Tamara Mahadin - English
Congratulations to Dr. Tamara Mahadin, who successfully defended her dissertation, titled "Knowledge-Making in Early Modern Englishwomen's Literary Writings, 1570 -1650." Her committee members included Sarah Neville (advisor), Alan Farmer, and Elizabeth Kolkovich.
Tamara also published an article, "Ocular Power and Female Fascinum in Shakespeare's Venus and Adonis," in Shakespeare Survey 77: Shakespeare's Poetry (Cambridge University Press, 2024), 169-179.
When she wasn't finishing her doctorate she was wrapping up her year-long participation this past summer in Researching and Writing the Early Modern Dissertation at the Folger Shakespeare Institute.
Elizabeth Zeman Kolovich - English
Professor Elizabeth Zeman Kolovich, Sarah Neville, and Tamara Mahadin, (all in the English department) created a documentary, Looking for Mariam, 1613, which premiered on YouTube in April 2024. It was a Lord Denney’s Players production. All three were interviewed on a British podcast called Beyond Shakespeare (episode 344, “Discussing: Looking for Mariam” about this film.
Dr.
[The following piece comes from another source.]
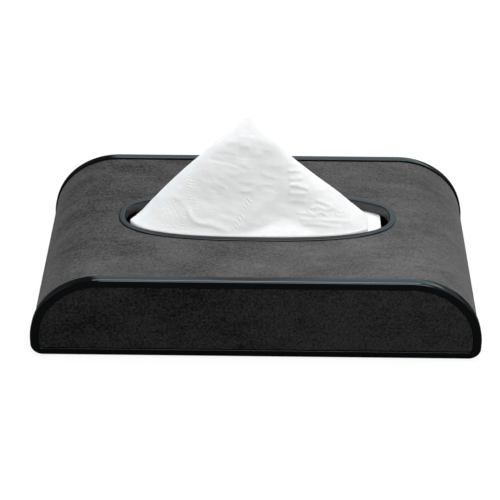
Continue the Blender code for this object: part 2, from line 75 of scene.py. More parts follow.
def plain_material(name, colour, roughness, metallic=0.0):
    """A Principled material, returned with its node tree and its shader."""
    made = bpy.data.materials.new(name)
    made.use_nodes = True
    tree = made.node_tree
    shader = tree.nodes["Principled BSDF"]
    shader.inputs["Base Color"].default_value = (*colour, 1.0)
    shader.inputs["Roughness"].default_value = roughness
    shader.inputs["Metallic"].default_value = metallic
    made.diffuse_color = (*colour, 1.0)
    return made, tree, shader


def add_noise(tree, scale, detail, stretch=(1, 1, 1), roughness=0.5):
    """A noise texture on Object coordinates that are multiplied by stretch along each axis."""
    place = tree.nodes.new("ShaderNodeTexCoord")
    mapping = tree.nodes.new("ShaderNodeMapping")
    mapping.inputs["Scale"].default_value = stretch
    noise = tree.nodes.new("ShaderNodeTexNoise")
    noise.inputs["Scale"].default_value = scale
    noise.inputs["Detail"].default_value = detail
    noise.inputs["Roughness"].default_value = roughness
    tree.links.new(place.outputs["Object"], mapping.inputs["Vector"])
    tree.links.new(mapping.outputs["Vector"], noise.inputs["Vector"])
    return noise.outputs["Fac"]


def add_bump(tree, shader, height, depth, strength=1.0, under=None):
    """A bump of that depth in metres from a height output; under is a bump that it lies on."""
    bump = tree.nodes.new("ShaderNodeBump")
    bump.inputs["Distance"].default_value = depth
    bump.inputs["Strength"].default_value = strength
    tree.links.new(height, bump.inputs["Height"])
    if under:
        tree.links.new(under.outputs["Normal"], bump.inputs["Normal"])
    tree.links.new(bump.outputs["Normal"], shader.inputs["Normal"])
    return bump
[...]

Kolovich also presented a paper about the documentary at the Ohio Valley Shakespeare Conference in Cleveland on October 24, 2024. The paper was called “Thinking with Shakespeare’s Female Contemporary: Cary’s Tragedy of Mariam and Documentary-Making.”
She also published an article:
- “Chaste, Fair, and Bountiful: Marston, Fletcher, and the Countess of Huntingdon’s Patronage,” Early Theatre 27.1 (2024): 77-104.
Congratulations and well done to all!